In Seminaren und speziellen Führungen für alle Altersklassen können die Teilnehmer selbst aktiv werden und einige Themen wie Saatgutvermehrung vertiefen oder z.B. bei unserer Lichterreise mit Leckerbissen einfach nur genießen. Das Jahresprogramm 2024 ist online! Termine

 

Sabine Fortak, Pomologenverein: Buchvorstellung "Standards der Obstbaumpflege“.Empfehlungen für eine fachgerechte Pflege großkroniger Obstbäume.
Streuobstwiesen mit ihren großkronigen Obstbäumen erfahren eine neue öffentliche Beachtung und Wertschätzung. Als Reaktion auf den gravierenden Rückgang der Bestände werden vermehrt Streuobstwiesen neu angelegt und alte Obstbaumbestände wieder in Pflege genommen – oft unterstützt durch Förderprogramme. Allerdings können diese Bemühungen nur erfolgreich sein, wenn die dafür erforderlichen Pflanz-, Pflege- und Schnittarbeiten fachgerecht ausgeführt werden.
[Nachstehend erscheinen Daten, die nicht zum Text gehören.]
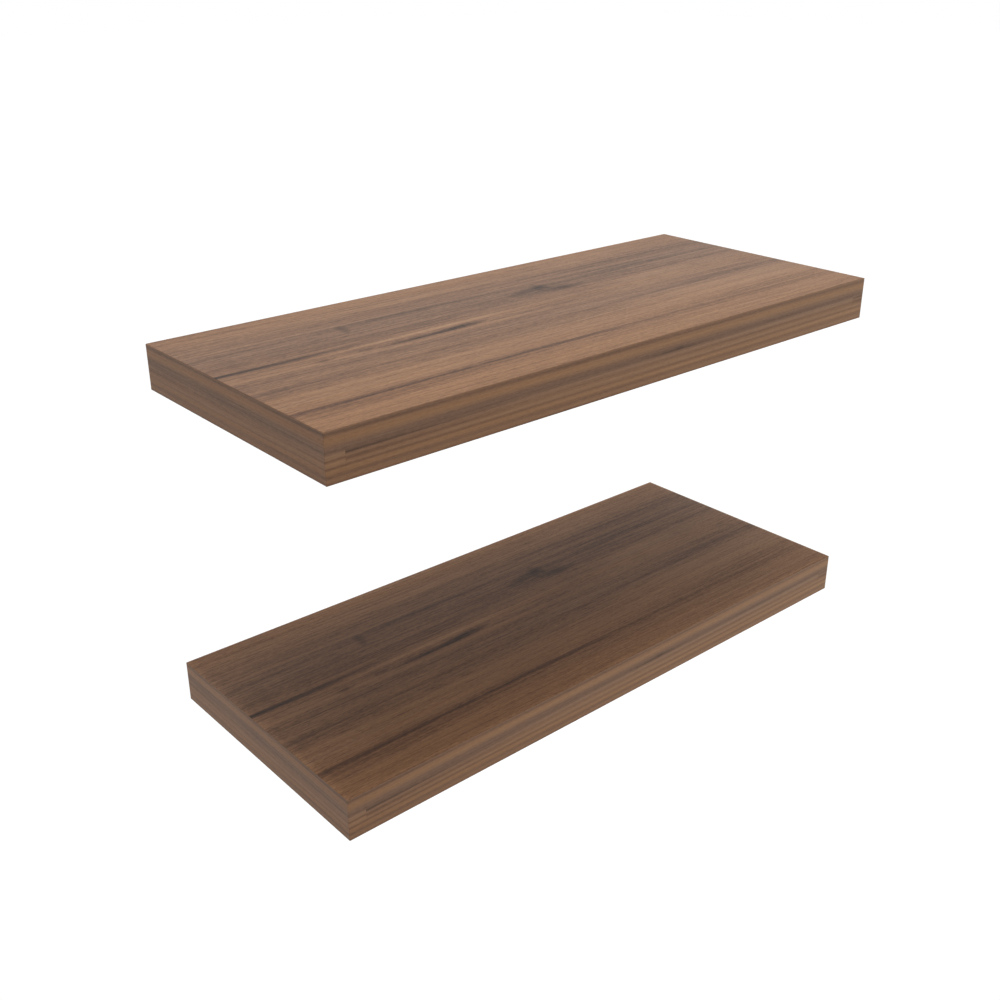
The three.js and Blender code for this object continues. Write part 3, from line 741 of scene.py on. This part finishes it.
def screw_profile(form):
    """Radius and distance from the head's top, by row and column. The recess is the union of two slots:
    at each turn the larger of their radii. The crown falls with the cube of the radius. Thread rows lean
    by one pitch a turn, so that each row runs into the one a pitch further on."""
    turn = screw_turns()
    cosine = np.maximum(np.abs(np.cos(turn)), 1e-9)
    sine = np.maximum(np.abs(np.sin(turn)), 1e-9)
    cross = np.maximum(np.minimum(1 / cosine, recess_share / sine),
                       np.minimum(recess_share / cosine, 1 / sine))
    head = form["head_radius"]
    slots = np.array(recess_steps)
    slot_radius = recess_arm * slots[:, :1] * cross
    crown_radius = np.linspace(crown_start_share * recess_arm, head, crown_rows)[:, None]
    top_radius = np.concatenate([slot_radius, crown_radius * np.ones_like(turn)])
    sunk = np.concatenate([slots[:, 1:], np.zeros((crown_rows, 1))])
    top_distance = sunk + form["crown"] * (top_radius / head) ** 3
    rings = np.array([(head, form["rim"]), (shank_radius, form["neck"]),
                      (shank_radius, form["thread_from"] - thread_run_out),
                      (root_radius, form["thread_from"])])
    pointed = form["end_radius"] == 0
    thread_to = form["length"] - (0.0 if pointed else form["tip"])
    turns = np.ceil((thread_to - form["thread_from"]) / thread_pitch) + 1
    row = np.arange(int(turns) * pitch_rows + 1)[:, None] / pitch_rows
    along = form["thread_from"] + thread_pitch * (row - 1 + turn / (2 * np.pi))
    along = np.clip(along, form["thread_from"], thread_to)
    ridge = np.maximum(0, 1 - np.abs(row % 1 - 0.5) / crest_share)
    fade = np.clip((along - form["thread_from"]) / thread_pitch, 0, 1)
    fade = fade * np.clip((thread_to - along) / thread_pitch, 0, 1)
    taper = np.clip((form["length"] - along) / form["tip"], 0, 1) if pointed else 1.0
    thread_radius = (root_radius + (crest_radius - root_radius) * ridge * fade) * taper
    closing = np.array([(form["end_radius"], form["length"]), (0, form["length"])])
    radius = np.concatenate([top_radius, rings[:, :1] * np.ones_like(turn), thread_radius,
                             closing[:, :1] * np.ones_like(turn)])
    distance = np.concatenate([top_distance, rings[:, 1:] * np.ones_like(turn), along,
                               closing[:, 1:] * np.ones_like(turn)])
    return radius, distance, turn


def zinc_plate(name):
    """Bright zinc plate: a blue-white metal, a little cloudy, with fine rolling marks."""
    made, tree = new_material(name)
    point = board_point(tree)
    cloud = add(tree, "ShaderNodeTexNoise", "cloudy plate", {},
                {"Vector": point, "Scale": 0.8, "Detail": 3.0, "Roughness": 0.6})[0]
    colour = add(tree, "ShaderNodeValToRGB", "blue-white zinc",
                 {"stops": [(0.3, linear("#aab0b4")), (0.55, linear("#bcc1c3")), (0.8, linear("#c9c8c0"))]},
                 {0: cloud})[0]
    rough = add(tree, "ShaderNodeMapRange", "bright to dull", {},
                {"Value": cloud, "From Min": 0.3, "From Max": 0.7, "To Min": 0.24, "To Max": 0.4})[0]
    shader = add(tree, "ShaderNodeBsdfPrincipled", "zinc", {},
                 {"Base Color": colour, "Metallic": 1.0, "Roughness": rough})[0]
    add(tree, "ShaderNodeOutputMaterial", "out", {}, {"Surface": shader})
    return made


zinc = zinc_plate("zinc plated steel")
for shelf, height in shelf_heights.items():
    radius, distance, turn = screw_profile(wall_screw)
    for number, x in enumerate(wall_screw_places, 1):
        grid = turned_points((x, wall_screw_start, height), (0, 1, 0), (1, 0, 0), radius, distance, turn)
        screw = grid_piece(f"{shelf}_pan_screw_{number}", grid, zinc)
        stand_for(screw, "wall_brackets", "zinc_steel", f"{shelf}_wall_screw_{number}")
    radius, distance, turn = screw_profile(lock_screw)
    for hand, x in rod_places.items():
        start = (x, -lock_screw_inset, height + lock_screw_start)
        grid = turned_points(start, (0, 0, 1), (1, 0, 0), radius, distance, turn)
        screw = grid_piece(f"{shelf}_{hand}_countersunk_screw", grid, zinc)
        stand_for(screw, shelf + "_board", "zinc_steel", f"{shelf}_{hand}_lock_screw")


# The wall plugs. Grey nylon tubes, injection moulded, slit crosswise from the far end so that the screw
# spreads them, with saw-tooth ribs that bite into the wall.

plug_mouth = 3.0  # behind the wall's face
plug_length = 20.0
plug_radius = 3.0
plug_bore_radius = 2.25
plug_slit = 0.8
plug_slit_from = 7.0  # from the mouth
plug_rib_pitch = 1.6
plug_rib_depth = 0.32
plug_rib_share = 0.92  # a rib's slope over the pitch; the rest is its step
ribs_before_slit = 3
plug_nose = 1.6
plug_nose_fall = 0.35
plug_lip = 0.3
plug_lip_fall = 0.25
leg_steps = 6


def plug_solid(x, z):
    """An outer and an inner skin over rows along the tube and four legs of columns round it. A leg runs
    from slit edge to slit edge, each half a slit from the quarter line: arcsine of that over the radius.
    The outer radius falls by a saw tooth, by the nose's taper at the far end, and at the lip."""
    nose_from = plug_length - plug_nose
    ribbed = np.arange(plug_slit_from - ribs_before_slit * plug_rib_pitch, nose_from, plug_rib_pitch)
    along = np.unique(np.concatenate([[0.0, plug_lip, plug_slit_from, nose_from, plug_length],
                                      ribbed, ribbed + plug_rib_share * plug_rib_pitch]))
    along = along[along <= plug_length]
    tooth = plug_rib_depth * (((along - ribbed[0]) / plug_rib_pitch + 1e-6) % 1)
    tooth = np.where((along < ribbed[0]) | (along > nose_from), 0, tooth)
    nose = plug_nose_fall * np.clip((along - nose_from) / plug_nose, 0, 1)
    lip = plug_lip_fall * (along == 0)
    skins = (plug_radius - tooth - nose - lip, np.full(along.shape, plug_bore_radius))
    share = np.tile(np.linspace(0, 1, leg_steps + 1), 4)[None]
    quarter = np.repeat(np.arange(4), leg_steps + 1)[None]
    points = []
    for skin in skins:
        edge = np.arcsin(plug_slit / 2 / skin)[:, None]
        turn = np.pi / 2 * quarter + edge + share * (np.pi / 2 - 2 * edge)
        radius = skin[:, None] * np.ones_like(turn)
        distance = along[:, None] * np.ones_like(turn)
        points.append(turned_points((x, plug_mouth, z), (0, 1, 0), (1, 0, 0), radius, distance, turn))
    rows, columns = points[0].shape[:2]
    outer = np.arange(rows * columns).reshape(rows, columns)
    inner = outer + rows * columns
    after = np.roll(np.arange(columns), -1)
    slit_column = np.arange(columns) % (leg_steps + 1) == leg_steps
    first_slit_row = int(np.argmax(along >= plug_slit_from))
    in_slit = slit_column[None] & (np.arange(rows - 1)[:, None] >= first_slit_row)
    faces = []
    for skin in (outer, inner):
        cells = np.stack([skin[:-1], skin[:-1][:, after], skin[1:][:, after], skin[1:]], -1)
        faces.append(cells[~in_slit])
    all_columns = np.ones(columns, bool)
    for row, closed in ((0, all_columns), (first_slit_row, slit_column), (-1, ~slit_column)):
        here, beside = np.flatnonzero(closed), after[closed]
        faces.append(np.stack([outer[row][here], outer[row][beside], inner[row][beside],
                               inner[row][here]], -1))
    ends = np.flatnonzero(slit_column)
    for walls in (ends, after[ends]):
        low, high = outer[first_slit_row:-1][:, walls], outer[first_slit_row + 1:][:, walls]
        low_in, high_in = inner[first_slit_row:-1][:, walls], inner[first_slit_row + 1:][:, walls]
        faces.append(np.stack([low, high, high_in, low_in], -1).reshape(-1, 4))
    return np.concatenate(points).reshape(-1, 3), np.concatenate(faces)


def moulded_nylon(name):
    """Grey injection-moulded nylon: evenly coloured, satin, with the fine spark texture of its mould."""
    made, tree = new_material(name)
    point = board_point(tree)
    spark = add(tree, "ShaderNodeTexNoise", "mould texture", {},
                {"Vector": point, "Scale": 3.0, "Detail": 2.0, "Roughness": 0.6})[0]
    colour = add(tree, "ShaderNodeValToRGB", "grey nylon",
                 {"stops": [(0.3, linear("#84878b")), (0.7, linear("#95989c"))]}, {0: spark})[0]
    normal = add(tree, "ShaderNodeBump", "spark texture", {},
                 {"Strength": 0.3, "Distance": 0.00005, "Height": spark})[0]
    shader = add(tree, "ShaderNodeBsdfPrincipled", "nylon", {},
                 {"Base Color": colour, "Roughness": 0.48, "Normal": normal, "IOR": 1.53})[0]
    add(tree, "ShaderNodeOutputMaterial", "out", {}, {"Surface": shader})
    return made


nylon = moulded_nylon("moulded grey nylon")
for shelf, height in shelf_heights.items():
    for number, x in enumerate(wall_screw_places, 1):
        points, faces = plug_solid(x, height)
        plug = solid_piece(f"{shelf}_ribbed_plug_{number}", points, faces, nylon)
        stand_for(plug, "wall_brackets", "grey_nylon", f"{shelf}_wall_plug_{number}")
Die hier vorliegenden Standards der Obstbaumpflege formulieren Mindestanforderungen an eine fachgerechte Pflege großkroniger Obstbäume. Sie reichen von der Pflanzung über die Pflege und den Aufbauschnitt von Jungbäumen bis zu unterschiedlichen Pflege- und Schnittarbeiten an Ertrags- und Altbäumen – immer unter Berücksichtigung ihrer besonderen Eigenschaften als Kulturpflanzen.

Das Werk wendet sich an Obstbaumpfleger:innen, Kommunen, Behörden, Verbände und auch an Privatpersonen – somit an alle, die Pflanz- oder Pflegearbeiten an Obstbäumen ausschreiben, ausführen oder abnehmen.
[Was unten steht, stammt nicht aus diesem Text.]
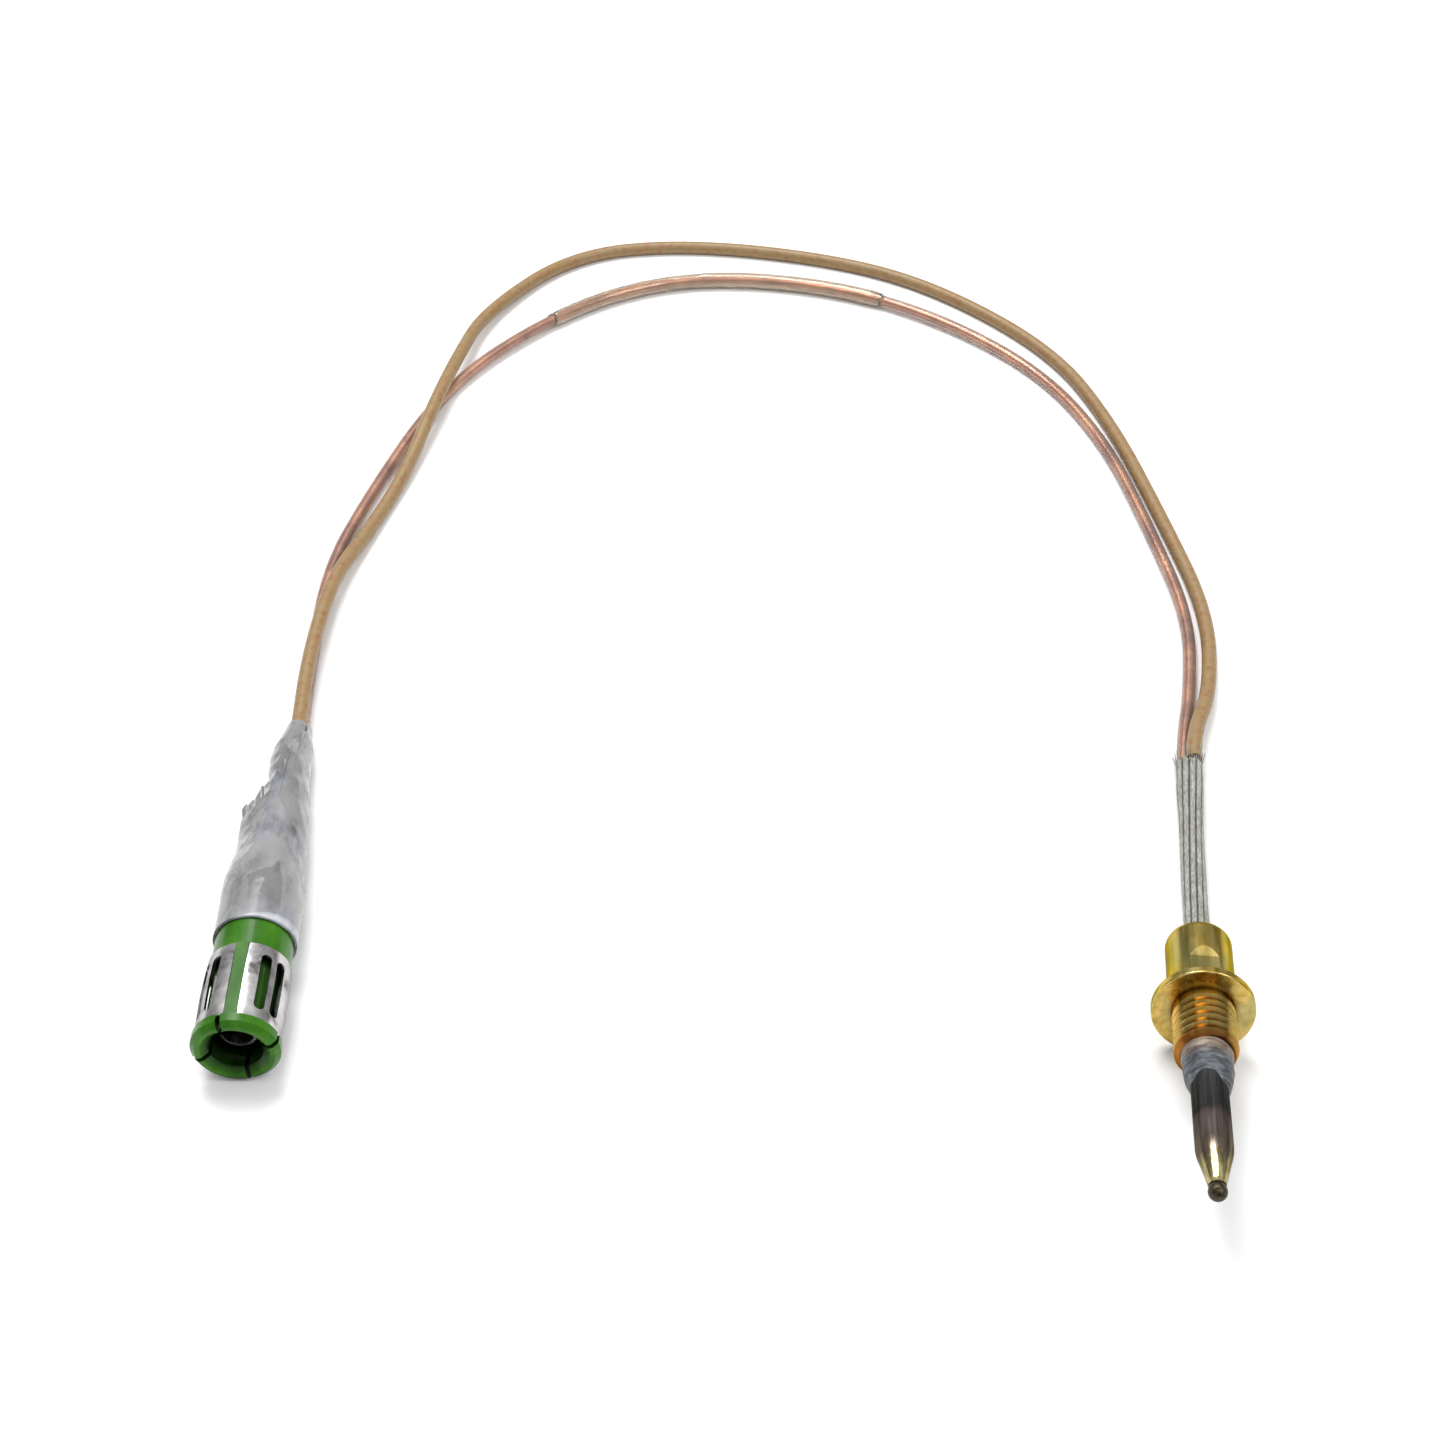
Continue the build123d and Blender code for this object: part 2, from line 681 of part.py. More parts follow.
# ---- solder that bonds the copper lead's conductor to the shell's tongue ----
tongue_face = Plane(origin=in_plug(0, nose_radius - tongue_drop, 0), z_dir=(0, 0, 1))
with BuildPart(plug_plane.offset(shell_joint_station)) as shell_solder_joint:
    with Locations((0, shell_joint_rise - tongue_drop, 0)):
        Sphere(shell_joint_radius)
    split(bisect_by=tongue_face, keep=Keep.TOP)
    with Locations((0, wire_radius - tongue_drop, 0)):
        Cylinder(wire_radius + wire_clearance, shell_joint_bore, mode=Mode.SUBTRACT)
finish(shell_solder_joint, "shell_solder_joint")
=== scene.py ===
"""Looks of a gas hob thermocouple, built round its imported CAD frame.

Blender lengths are in metres. Numbers that MM multiplies are in millimetres. Patterns are in cells per metre.
"""

import json
import math

import bmesh
import bpy
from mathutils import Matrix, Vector
from mathutils import noise as perlin

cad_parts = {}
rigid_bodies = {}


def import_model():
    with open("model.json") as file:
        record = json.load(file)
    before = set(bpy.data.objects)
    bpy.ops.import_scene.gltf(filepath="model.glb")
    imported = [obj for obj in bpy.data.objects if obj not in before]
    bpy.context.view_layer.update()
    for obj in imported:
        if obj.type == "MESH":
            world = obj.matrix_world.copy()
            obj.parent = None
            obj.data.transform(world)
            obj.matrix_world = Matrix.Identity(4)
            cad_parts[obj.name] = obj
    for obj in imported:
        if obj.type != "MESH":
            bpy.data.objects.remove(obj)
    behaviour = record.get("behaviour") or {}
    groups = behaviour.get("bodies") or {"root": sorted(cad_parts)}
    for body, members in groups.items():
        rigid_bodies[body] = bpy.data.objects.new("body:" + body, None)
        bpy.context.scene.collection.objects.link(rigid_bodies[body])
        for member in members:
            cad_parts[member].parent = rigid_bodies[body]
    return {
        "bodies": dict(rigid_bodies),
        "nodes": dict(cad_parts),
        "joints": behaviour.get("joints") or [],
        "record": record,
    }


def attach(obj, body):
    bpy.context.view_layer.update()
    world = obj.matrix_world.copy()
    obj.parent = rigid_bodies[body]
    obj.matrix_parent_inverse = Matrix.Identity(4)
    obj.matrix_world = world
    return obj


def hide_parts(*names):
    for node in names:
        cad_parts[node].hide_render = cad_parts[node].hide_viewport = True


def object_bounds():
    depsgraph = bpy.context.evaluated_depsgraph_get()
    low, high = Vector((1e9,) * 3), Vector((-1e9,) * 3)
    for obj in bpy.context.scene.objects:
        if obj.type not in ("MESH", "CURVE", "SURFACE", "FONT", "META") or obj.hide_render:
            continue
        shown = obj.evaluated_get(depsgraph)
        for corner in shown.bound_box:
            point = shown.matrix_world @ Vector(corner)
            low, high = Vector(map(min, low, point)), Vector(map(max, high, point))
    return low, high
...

Die Standards werden ergänzt durch einen ausführlichen Anhang, der die Anforderungen an eine gute fachliche Praxis bei der Pflege großkroniger Obstbäume begründet und erläutert. Weitere Anhänge regeln den Aufbau einer Oeschbergkrone oder geben Hinweise für die Ausschreibung von Pflegearbeiten an Obstbäumen. Ein umfangreicher Katalog von Musterleistungsbeschreibungen erleichtert die Erstellung von Ausschreibungstexten und Leistungsverzeichnissen. Detaillierte Checklisten bieten Hilfestellungen für die Überprüfung und Abnahme ausgeführter Arbeiten. Abschließend werden in einem umfangreichen Glossar alle in der Obstbaumpflege relevanten Begriffe definiert und erläutert.
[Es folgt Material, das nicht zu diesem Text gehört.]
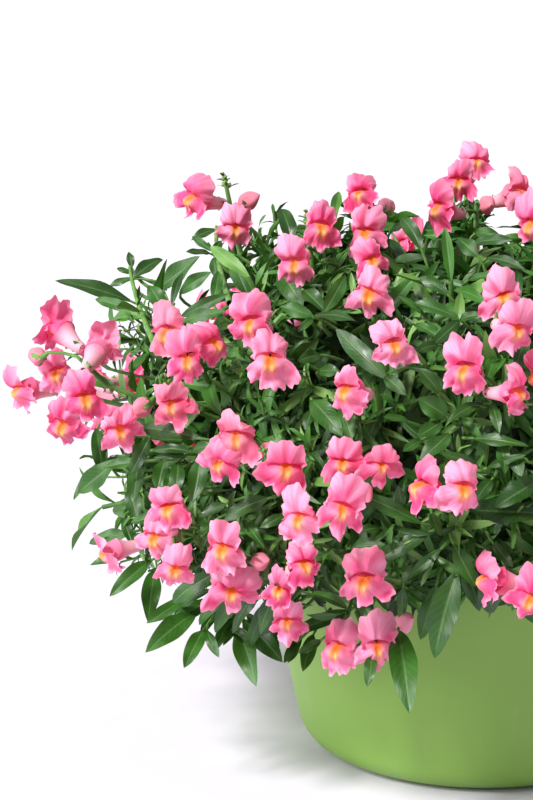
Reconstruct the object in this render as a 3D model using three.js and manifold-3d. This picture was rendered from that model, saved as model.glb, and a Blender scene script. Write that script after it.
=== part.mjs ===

Pomologen-Verein e.V. (Hrsg.) : Standards der Obstbaumpflege Pomologen-Verein e.V. (Herausgeber), 1. Auflage, September 2023

 

Danke an alle ReferentInnen und an unseren Kooperationspartner, das Tropengewächshaus der Universität Kassel.  Leider konnte das Symposium nicht wie geplant in Witzenhausen stattfinden, sondern musste kurzfristig Online durchgeführt werden.